Indonesian production falls by two thirds, as does Norway’s and Mexico’s.

So, irrespective of who turns out to be correct on the Peak Oil year – whether it’s 2014 or 2020 – it’s well and truly on the horizon, meaning Mr Birol’s timely advice that the sooner we begin preparing for an era without abundant and easily accessible oil, the better.

State Scene has been aware of this imminent crunch for some time, primarily because of several in-depth conversations with Perth scientist and onetime oil and coal geologist, David Archibald, who not only studies such crucial questions but has investigated remedies for Australia, and in particular, Western Australia.

His researches show that, by 2015, Australia will have slumped from being 66 per cent oil self-sufficient to just below 30 per cent (so two in every three barrels of oil consumed will be imported and our trade deficit will inevitably skyrocket).

In 2001, Australia was 85 per cent self-sufficient in liquid fuels.

Mr Archibald said the Australian Institute of Petroleum’s monitoring showed Australian motorists, farmers and heavy transport haulers already faced precarious access to fuel.

“A large proportion of our oil supply and refined product supply passes through the Sunda Strait between Java and Sumatra,” he said.

“The Somali pirate problem has shown just how disruptive a handful of unpleasant individuals with primitive weapons can be to shipping.

“The merest unpleasantness by a foreign government in South-East Asia would bring the Australian economy to a halt within a few weeks.

“Moreover, Australia’s refining industry is well aware of the stock problem, but it wants someone else to pay for the carrying of additional stocks.”

He said Japanese refiners and distributors were required to carry 70 days of stocks and Australia should have at least a similar level of strategic stocks, either taxpayer funded and owned by the federal government or consumer funded and carried in our refinery and distribution system.

“We cannot rely upon the oil exploration industry to get us out of this problem and we don’t have to rely upon it,” Mr Archibald added.

“If the Rudd government refuses, then it’s essential that the Coalition parties go into the coming election campaign with a policy that borrows ideas from Japan and looks to the way America’s Strategic Petroleum Reserve operates.”

But the good news is that despite the coming collapse in our liquid fuel self-sufficiency, technologies exist that could make Australia 100 per cent self-sufficient, even though new oilfields are unlikely to be found here or in politically reliable parts of the world.

Mr Archibald said the starting-point in moving towards self-sufficiency was the fact that $A70 per barrel of oil is the price at which coal-to-diesel plants offer attractive rates of return.

Throughout this month it’s been hovering just below $A90/barrel.

Australia has an abundance of low-grade black and brown coal, both of which, although unsuitable for export, are ideal feedstock for liquid fuels production.

“A lot of this coal is found where there is no need for power stations and this low-grade coal could be put through coal-to-diesel plants,” Mr Archibald said.

There are two methods of obtaining liquid fuels from coal – coal liquefaction and the Fischer-Tropsch process, with the latter adopted on a large scale by South Africa in response to apartheid-era trade sanctions.

“With the Fischer-Tropsch process, coal is burned in pure oxygen to create a synthesis gas that’s catalysed by an iron or cobalt catalyst to long-chain liquid hydrocarbons,” Mr Archibald said.

“This process is very robust.
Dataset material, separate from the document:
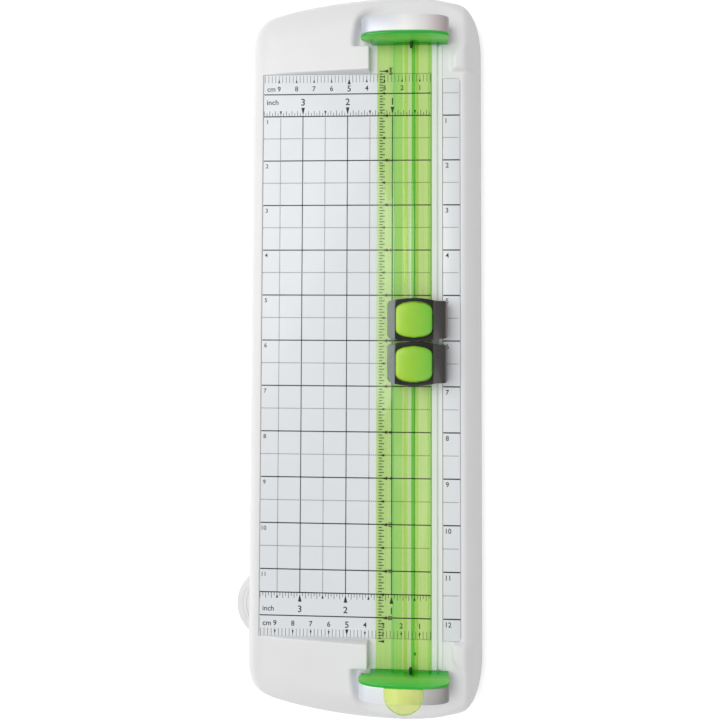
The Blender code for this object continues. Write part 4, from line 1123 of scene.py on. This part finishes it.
def rail_passage(left, y):
    """Room for the rail's deck and track through the housing's end walls."""
    clear = 0.5
    track_left, track_right = TRACK_MIDDLE - TRACK_HALF - clear, TRACK_MIDDLE + TRACK_HALF + clear
    right, start, low = RAIL_HIGH.x + clear, left - 2, BED_Z - 3
    step, flange = RAIL_STEP - clear, FLANGE_TOP + clear
    deck, track = DECK_TOP + clear, TRACK_TOP + clear
    points = [(start, low), (right, low), (right, deck), (track_right, deck), (track_right, track)]
    points += [(track_left, track), (track_left, deck), (step, deck), (step, flange), (start, flange)]
    return prism("passage", points, y - 16.0, y + 16.0, "XZ")


def cap_drop(scale, across, along):
    """How far the cap lies below its top: a rounded edge, a crown and a shallow dish for the finger."""
    edge = BUTTON_EDGE * (1 - float(rounded_rise((1 - scale) * 9.0)))
    fall = BUTTON_FALL[0] * across ** 2 + BUTTON_FALL[1] * along ** 4
    dish = BUTTON_DISH * (1 - min(scale / 0.7, 1.0) ** 2) ** 2
    return edge + fall + dish


def build_button(name):
    """A crowned cap whose front and rear edges turn down, made of rings that shrink towards its middle."""
    node = f"{name}_button"
    low, high = span(node)
    y = middle_of(node).y
    middle, half_width, half_length = button_shape(low, high)
    outline = button_plan(middle, half_width, half_length)
    count, last = len(outline), len(outline) * len(BUTTON_RINGS)
    vertices = [(px, py + y, low.z) for px, py in outline]
    for scale in BUTTON_RINGS:
        for px, py in outline:
            qx, qy = (px - middle) * scale, py * scale
            drop = cap_drop(scale, qx / half_width, qy / half_length)
            vertices.append((middle + qx, qy + y, high.z - drop))
    vertices.append((middle, y, high.z - BUTTON_DISH))
    faces = [tuple(range(count))[::-1]]
    for i in range(count):
        j = (i + 1) % count
        faces += [(ring + i, ring + j, ring + j + count, ring + i + count) for ring in range(0, last, count)]
        faces.append((last + i, last + j, len(vertices) - 1))
    cap = make_mesh(f"{name}_cap", vertices, faces)
    hollow = shifted(button_plan(middle, half_width, half_length, BUTTON_WALL), y)
    combine(cap, prism("hollow", hollow, low.z - 1.0, low.z + BUTTON_HOLLOW))
    dress(cap, f"{name}_press", ["button_green"], [node], 45)


# ---- measuring arm

def arm_outline():
    """A long strip, round at its pivot, with a round thumb tab beside the base."""
    pivot = next(j for j in frame["joints"] if j["name"] == "arm_swing")["pos_m"]
    x, y = pivot[0] / MM, pivot[1] / MM
    half = ARM_HIGH.x - x
    left, right, front = x - half, ARM_HIGH.x, ARM_LOW.y
    radius = 20.2
    centre = (ARM_LOW.x + radius, -144.0)
    rise = (radius ** 2 - (left - centre[0]) ** 2) ** 0.5
    low_rise = (radius ** 2 - (front - centre[1]) ** 2) ** 0.5
    points = [(right, front), (right, y)] + arc((x, y), half, 0, 180, 33)[1:-1] + [(left, y)]
    points.append((left, centre[1] + rise))
    start = 180 - degrees(atan2(rise, centre[0] - left))
    end = 180 + degrees(atan2(centre[1] - front, low_rise))
    return points + arc(centre, radius, start, end, 33)[1:], (x, y), centre, radius


def build_arm():
    outline, pivot, centre, radius = arm_outline()
    arm = prism("swing_arm", outline, ARM_LOW.z, ARM_HIGH.z)
    combine(arm, rod("bore", (*pivot, ARM_LOW.z), 2.3, 12.0, "XY"))
    soften(arm, 0.45, 3, 40)
    dress(arm, "measuring_arm", ["arm_plastic"], ["ruler_arm"], 35)
    for number, inset in enumerate((2.6, 4.6, 6.6)):
        reach = 30.0 - 3.0 * number
        outer = arc(centre, radius - inset, 180 - reach, 180 + reach, 25)
        inner = arc(centre, radius - inset - 0.8, 180 + reach, 180 - reach, 25)
        ridge = prism(f"arm_ridge_{number + 1}", outer + inner, ARM_HIGH.z - 0.2, ARM_HIGH.z + 0.3)
        soften(ridge, 0.15, 2, 40)
        dress(ridge, "measuring_arm", ["arm_plastic"])


# ---- the CAD nodes that stay

KEPT_NODES = {
    "bed_print": ["bed_plate"],
    "strip_plastic": ["cutting_strip"],
    "steel": ["hinge_pin", "arm_pivot_screw", "hood_screw_1", "hood_screw_2", "scorer_axle", "cutter_axle",
              "scorer_spring", "cutter_spring"],
    "blade_steel": ["scorer_wheel", "cutter_wheel"],
    "charcoal_inner": ["rear_rail_screw", "front_rail_screw", "scorer_shoe", "cutter_shoe",
                       "scorer_blade_holder", "cutter_blade_holder"],
    "rubber": [node for node in frame["nodes"] if node.startswith("foot_")],
}


def dress_kept_nodes():
    for surface_name, nodes in KEPT_NODES.items():
        for node in nodes:
            mesh = frame["nodes"][node].data
            mesh.materials.clear()
            mesh.materials.append(MATERIALS[surface_name])


# ---- studio

def build_floor():
    half = 3000.0
    floor = block("floor", (-half, -half, -20.0), (half, half, 0.0))
    material, tree = new_material("floor")
    colour = ramp(tree, noise(tree, 3.0), (0.90, 0.90, 0.90), (0.93, 0.93, 0.93))
    gloss = remap(tree, noise(tree, 20.0), 0.7, 0.8)
    shader = add(tree, "BsdfPrincipled", Base_Color=colour, Roughness=gloss, Coat_Roughness=0.08,
                 Emission_Color=(1.0, 1.0, 1.0, 1.0), Emission_Strength=FLOOR_GLOW)
    add(tree, "OutputMaterial", Surface=shader.outputs["BSDF"])
    floor.data.materials.append(material)


def area_light(name, position, size, power):
    """A rectangular light, in metres and watts, that faces the origin."""
    lamp = bpy.data.lights.new(name, "AREA")
    lamp.shape = "RECTANGLE"
    lamp.size, lamp.size_y = size
    lamp.energy = power
    thing = place(name, lamp)
    thing.location = position
    thing.rotation_mode = "QUATERNION"
    thing.rotation_quaternion = (-Vector(position)).to_track_quat("-Z", "Y")


def build_world():
    """Soft light all round, brighter from the left than from the right."""
    world = bpy.data.worlds.new("studio")
    bpy.context.scene.world = world
    world.use_nodes = True
    tree = world.node_tree
    tree.nodes.clear()
    split = add(tree, "SeparateXYZ", Vector=add(tree, "TexCoord").outputs["Generated"])
    light = add(tree, "Background", Strength=remap(tree, split.outputs["X"], *WORLD_LIGHT, -1.0, 1.0))
    add(tree, "OutputWorld", Surface=light.outputs["Background"])


def build_camera():
    data = bpy.data.cameras.new("camera")
    data.lens = CAMERA_LENS
    data.shift_y = CAMERA_SHIFT
    data.clip_start = 0.01
    camera = place("camera", data)
    camera.location = [c * MM for c in CAMERA_PLACE]
    turn = Vector([radians(a) for a in CAMERA_TURN])
    camera.rotation_mode = "AXIS_ANGLE"
    camera.rotation_axis_angle = (turn.length, *turn.normalized())
    bpy.context.scene.camera = camera


def build_studio():
    build_floor()
    build_world()
    area_light("key", (-0.55, 0.25, 1.1), (0.9, 0.9), 8.5)
    area_light("fill", (0.5, -0.6, 1.2), (0.8, 0.8), 2.2)
    bpy.context.scene.view_settings.view_transform = "Standard"
    build_camera()


MATERIALS = make_materials()
build_base()
build_side_plate()
build_bed_print()
build_side_print()
build_rail()
build_rail_print()
build_rear_plate()
build_front_plate()
build_rear_hood()
build_front_hood()
for carriage in ("scorer", "cutter"):
    build_housing(carriage)
    build_button(carriage)
build_arm()
dress_kept_nodes()
build_studio()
In the mid 1990s, the South African energy and chemicals company, Sasol, managed to run a plant on coal with 30 per cent ash content at an operating cost of $US7/ barrel.”

He said the $3.5 billion Perdaman urea plant proposed for Collie was similar in that it would use coal as a feedstock to produce synthesis gas.

“The world’s first commercial coal liquefaction plant was brought on line by China’s biggest coal-mining company, Shenhua Group, in Inner Mongolia late last year,” Mr Archibald said.

It has a production capacity of 9mmbbl annually. Shenhua plans to triple that, and then triple capacity again.

“Liquefaction is at least 14 per cent more efficient than Fischer-Tropsch, but requires a higher quality, preferably hydrogen-rich, coal as its feedstock,” Mr Archibald said.

“The Surat Basin coals of Queensland would be ideal for coal liquefaction.

“Western Australia has billions of tonnes of black coal and lignite suitable for coal to diesel, including: the northern Perth Basin’s coals near Eneabba; the Collie Basin’s coals and billions of tonnes of lignite in deposits between Esperance and north-east of Kalgoorlie.

“The Kalgoorlie region alone consumes 5mmbbl of diesel annually, which equates to 14,000 barrels/day. This is an ideal starter size for a Fischer-Tropsch plant.

“There are at least 50 billion tonnes of lignite in Victoria’s Latrobe Valley, and other lignite deposits in South Australia.”

Sasol plans building an 80,000 barrel/day plant in Indonesia and it will eventually boost this to 1mmbbl daily, about the level of Australia’s liquid fuel requirement.

“Why should Australia deny itself liquid fuel supply security when our neighbours are going hell-bent-for-leather?” Mr Archibald asks.

“Coal-to-diesel plants dispersed around our coalfields will provide Australia with great protection against supply disruption – something that’s urgently needed.”

With Canberra incapable of looking beyond an election, the responsibility for securing WA’s future liquid fuel needs for the agricultural, mining, heavy-haulage and private motoring falls on the state government.

Over to you, Mr Barnett, and your mines, energy, agriculture and regional development ministers.